Dieser Ruf hat das Viertel damit im stadtpsychologischen Sinn zu einem lebenden, knapp 10 Quadratkilometer großen Denkmal für das Gefühl gemacht, noch alles vor sich zu haben. Berlin als Stadt der Kreativen, Künstler und Startup-Gründer zieht viele an, die genau das suchen – das neugierige, erwartungsvolle Kribbeln, was da wohl bald kommen möge. Als Slogan für die Chimäre aus Sorgenkind und Hoffnungsträger suggeriert “Der Wedding kommt” dauerhafte Aufbruchstimmung – zumindest für die, die nicht jeden Tag die Müllerstraße nach Pfandflaschen absuchen. Und doch klingt es auch ein wenig nach diffusem Trost für die vielen Menschen, die hier unterhalb der Armutsgrenze leben: "Macht euch keine Sorgen, der Wedding kommt. Das wird schon!" Es weiß eben nur keiner genau, wann oder wie.

Wenn der Wedding kommt, müssten viele gehen

Derzeit kommen allerdings vor allem Investoren. Erst vor Kurzem wurde bekannt, dass am S-Bahnhof Wedding ein riesiger Gebäudekomplex für Einzelhandel, Gastronomie und Gewerbe entstehen soll. Keine wirklich schöne Aussicht, zumindest nicht für sozial schwache Anwohner und Ladenbesitzer. Auch im Sprengelkiez können sich schon ein paar durchgestylte Bars und Restaurants gegen die Trinkhallen, 1-Euro-Shops und Automatencasinos behaupten. Sicher ist nur: Wenn der Wedding kommt, müssten viele gehen. Aber was würde passieren, wenn der Wedding plötzlich "da" wäre? Wäre das dann überhaupt noch das Berlin, das wir kennen? Womöglich wäre Berlin dann – oh Schreck – erwachsen? Oder einfach nur eine arrivierte deutsche Großstadt mit einer hohen Dichte an sozialen Brennpunkten? Die Rolle der umtriebigen, agilen Stadt der Jungen und Aufsteiger wäre dann jedenfalls ein bisschen weniger glaubhaft, so ganz ohne Jungtalent unter den Stadtteilen.

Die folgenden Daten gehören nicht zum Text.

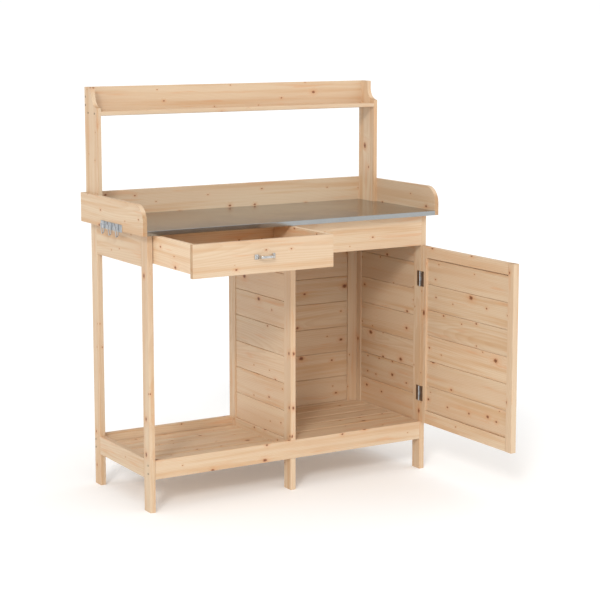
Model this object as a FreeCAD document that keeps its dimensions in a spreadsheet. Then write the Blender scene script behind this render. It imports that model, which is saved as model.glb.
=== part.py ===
"""Potting bench: a softwood bench with a metal-faced top, one drawer, a cabinet with one door,
a slatted lower shelf, side wings, a back board and a small shelf on two uprights.

Bench coordinates, in millimetres: X runs to the right from the outer face of the left legs,
Y runs back from the front face of the legs, and Z runs up from the floor. Every formula below
is written in them. The part's own origin is the bottom centre of the box around the bench as
it stands here, drawer pulled out and door open, so each placement takes that centre off.
"""
import FreeCAD, Part
import os
import re

import Sketcher

document = FreeCAD.newDocument("potting_bench")

# ---------------------------------------------------------------- driving dimensions

DIMENSIONS = {
    # frame
    "leg_span": (1056, "outer face to outer face of the end legs"),
    "leg_reach": (422, "front face to back face of the legs"),
    "leg_thick": (19, "leg size across the bench"),
    "leg_wide": (44, "leg size front to back"),
    "middle_at": (517, "left face of the middle legs"),
    "rail_low": (107, "underside of the lower rails"),
    "rail_tall": (62, "height of the lower rails"),
    "apron_tall": (105, "height of the boards under the worktop"),
    "deck_low": (890, "underside of the worktop"),
    "wood_ease": (1.5, "radius of the eased long edges"),
    # worktop, wings, uprights and top shelf
    "deck_thick": (14, "thickness of the worktop board"),
    "sheet_thick": (1, "thickness of the metal facing"),
    "lip_round": (0.9, "outer radius where the facing turns down"),
    "deck_over": (31, "worktop overhang in front of the legs"),
    "deck_back": (424, "back edge of the worktop"),
    "board_thick": (14, "thickness of wings, uprights and back boards"),
    "board_wide": (96, "width of wings, uprights and back boards"),
    "wing_round": (56, "radius of the wings' top front corner"),
    "upright_top": (1332, "top of the uprights"),
    "neck_cut": (42, "how much narrower the uprights are at the top"),
    "neck_low": (1308, "where the straight neck ends and its curve begins"),
    "shelf_low": (1242, "underside of the top shelf"),
    "shelf_thick": (12, "thickness of the top shelf"),
    # lower shelf and cabinet
    "slat_thick": (16, "thickness of the lower slats"),
    "floor_slat_wide": (72, "width of the cabinet floor's slats"),
    "floor_slat_count": (5, "slats in the cabinet floor"),
    "floor_drop": (1.5, "cabinet floor below the top of the rails"),
    "shelf_slat_wide": (60, "width of the open shelf's slats"),
    "shelf_slat_count": (6, "slats in the open shelf"),
    "shelf_drop": (29, "open shelf below the top of the rails"),
    "cleat_size": (16, "height and width of the strips under the slats"),
    "plank_thick": (12, "thickness of the cladding planks"),
    "plank_wide": (92, "cover width of a cladding plank"),
    "plank_gap": (0.6, "open joint between two planks"),
    "plank_bevel": (1.8, "bevel on the planks' long edges"),
    "batten_wide": (39, "width of the two battens on the cabinet's back"),
    "batten_thick": (7, "thickness of the battens"),
    # drawer
    "drawer_out": (265, "how far the drawer stands open here"),
    "drawer_gap": (2, "gap round the drawer front"),
    "front_thick": (16, "thickness of the drawer front"),
    "front_tall": (103, "height of the drawer front"),
    "side_rise": (13.5, "drawer sides start this far above the front's lower edge"),
    "side_long": (345, "length of the drawer sides"),
    "side_thick": (14, "thickness of the drawer sides and back"),
    "tray_rise": (4, "drawer bottom above the sides' lower edge"),
    "tray_thick": (5, "thickness of the drawer bottom"),
    "runner_tall": (12, "height of the runners that the drawer slides on"),
    "runner_wide": (18, "width of the runners"),
    "runner_play": (0.3, "play between runners and drawer"),
    # door
    "door_wide": (508, "door from its hinge edge to its free edge"),
    "door_low": (168.5, "underside of the door"),
    "door_tall": (615, "height of the door"),
    "door_thick": (20, "thickness of the door frame"),
    "door_gap": (0.8, "gap between the door's hinge edge and the leg"),
    "stile_wide": (30, "width of the door stiles"),
    "head_tall": (38, "height of the door's top rail"),
    "head_gap": (2.5, "open gap between the door's top rail and its first plank"),
    "foot_tall": (44, "height of the door's bottom rail"),
    "panel_inset": (6, "door planks behind the frame's inner face"),
    # hinges
    "hinge_tall": (52, "height of a hinge"),
    "hinge_first": (269.5, "middle of the lower hinge above the floor"),
    "hinge_second": (670, "middle of the upper hinge above the floor"),
    "leaf_wide": (19, "hinge leaf from the pin's axis to its edge"),
    "leaf_thick": (1.5, "thickness of a hinge leaf"),
    "pin_inset": (3.4, "hinge axis in front of the face that the leaves lie on"),
    "pin_back": (2.9, "hinge axis behind the front of the leg"),
    "barrel_radius": (3, "outer radius of the hinge barrel"),
    "pin_radius": (1.25, "radius of the hinge pin"),
    "bore_radius": (1.3, "radius of the hinge barrel's bore"),
    "leaf_clear": (1, "gap from the barrel to the other leaf's plate"),
    "barrel_gap": (0.3, "gap between two lengths of the barrel"),
    # handles and hooks
    "grip_wide": (72, "length of a handle over its feet"),
    "grip_tall": (12, "width of a handle's strap"),
    "grip_reach": (24, "how far a handle stands out"),
    "grip_thick": (2.5, "thickness of a handle's strap"),
    "grip_foot": (11, "length of a handle's foot"),
    "grip_inset": (34, "door handle from the middle of the free stile"),
    "grip_up": (369, "middle of the door handle above the door's lower edge"),
    "grip_outer_bend": (8, "radius of a handle's bends on the outside"),
    "grip_inner_bend": (5.5, "radius of the same bends on the inside"),
    "foot_outer_bend": (2, "radius where a handle turns down to its feet, outside"),
    "foot_inner_bend": (4, "radius where a handle turns down to its feet, inside"),
    "hook_pitch": (54, "distance from one hook to the next"),
    "hook_first": (145, "middle of the front hook"),
    "hook_plate": (50, "length of a hook's plate"),
    "hook_tall": (24, "height of a hook's plate"),
    "hook_low": (886, "lower edge of the hooks' plates"),
    "hook_drop": (18, "depth of a hook below its plate"),
    "hook_reach": (11, "how far a hook stands out from its plate"),
    "hook_wide": (6, "width of a hook's strap"),
    "hook_thick": (2, "thickness of a hook's plate and strap"),
    "hook_tip": (18, "tip of a hook above the lower edge of its plate"),
    "hook_bend": (3.85, "inner radius of a hook's bends"),
    "hook_count": (3, "number of hooks"),
    # screw heads
    "screw_radius": (3.6, "radius of a screw head"),
    "screw_proud": (0.8, "height of a screw head over the wood"),
    "screw_front": (14, "screws of the front rails behind the front of the legs"),
    "screw_back": (413, "screws of the back rails behind the front of the legs"),
    "screw_low": (125.5, "lower screw of a rail"),
    "screw_pitch": (27, "distance between the two screws of one board"),
    "screw_shelf": (20, "front screw of the top shelf behind the front of the upright"),
    "screw_shelf_pitch": (50, "distance between the top shelf's two screws"),
    "screw_top": (32, "upper screw of the shelf's back board below its top"),
}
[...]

Ich erzähle einer Freundin, die am nördlichen Rand des Afrikanischen Viertels wohnt, von meiner Theorie, dass der Wedding Berlins symbolischer Jungbrunnen ist. Sie ist eine von den vielen ganz normalen Leuten im Wedding, von denen man sonst nicht viel mitbekommt. "Wenn du mich fragst: Der Wedding ist ein runtergekommener Schrotthaufen, fast überall. Ich wohne hier nur, weil ich mir gerade nichts anderes leisten kann", sagt sie. "Und bevor der Wedding kommt, wird eher der BER fertig." So kann man es natürlich auch sehen.